Counting the solutions to Boolean formulae defines the problem #SAT, which is complete for the complexity class #P. We use the ZH-calculus, a universal and complete graphical language for linear maps which naturally encodes counting problems in terms of diagrams, to give graphical reductions from #SAT to several related counting problems. Some of these graphical reductions, like to #2SAT, are substantially simpler than known reductions via the matrix permanent. Additionally, our approach allows us to consider the case of counting solutions modulo an integer on equal footing.
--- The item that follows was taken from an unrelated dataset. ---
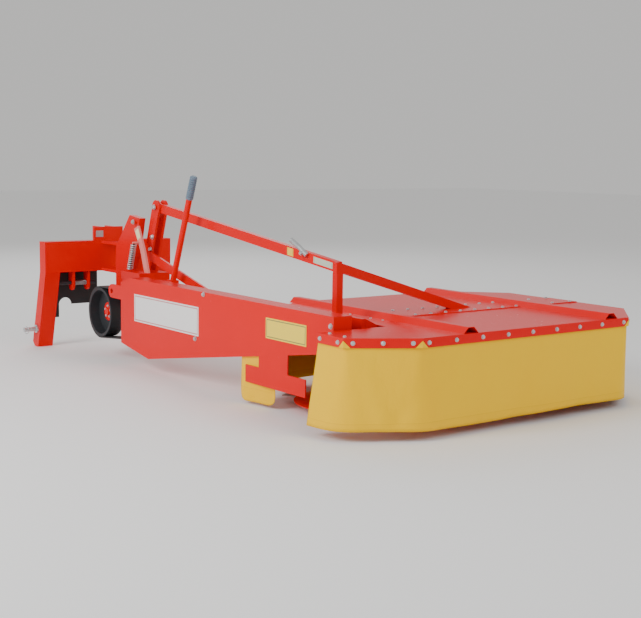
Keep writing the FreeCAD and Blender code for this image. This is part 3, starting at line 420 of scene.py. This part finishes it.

Finally, since the ZH-calculus was originally introduced to reason about quantum computing, we show that the problem of evaluating ZH-diagrams in the fragment corresponding to the Clifford+T gateset, is in FP^#P. Our results show that graphical calculi represent an intuitive and useful framework for reasoning about counting problems.

翻译：布尔公式的解计数问题定义了#SAT，该问题对于复杂度类#P是完备的。我们使用ZH演算（一种通用且完备的线性映射图形语言，能自然地将计数问题编码为图示）来给出从#SAT到若干相关计数问题的图形归约。其中一些图形归约（例如到#2SAT的归约）比通过矩阵积和式已知的归约简单得多。此外，我们的方法使我们能够平等地考虑模整数解计数的情况。最后，由于ZH演算最初是为推理量子计算而引入的，我们证明了在对应于Clifford+T门集的片段中评估ZH图的问题属于FP^#P。我们的结果表明，图形演算为推理计数问题提供了一种直观且有用的框架。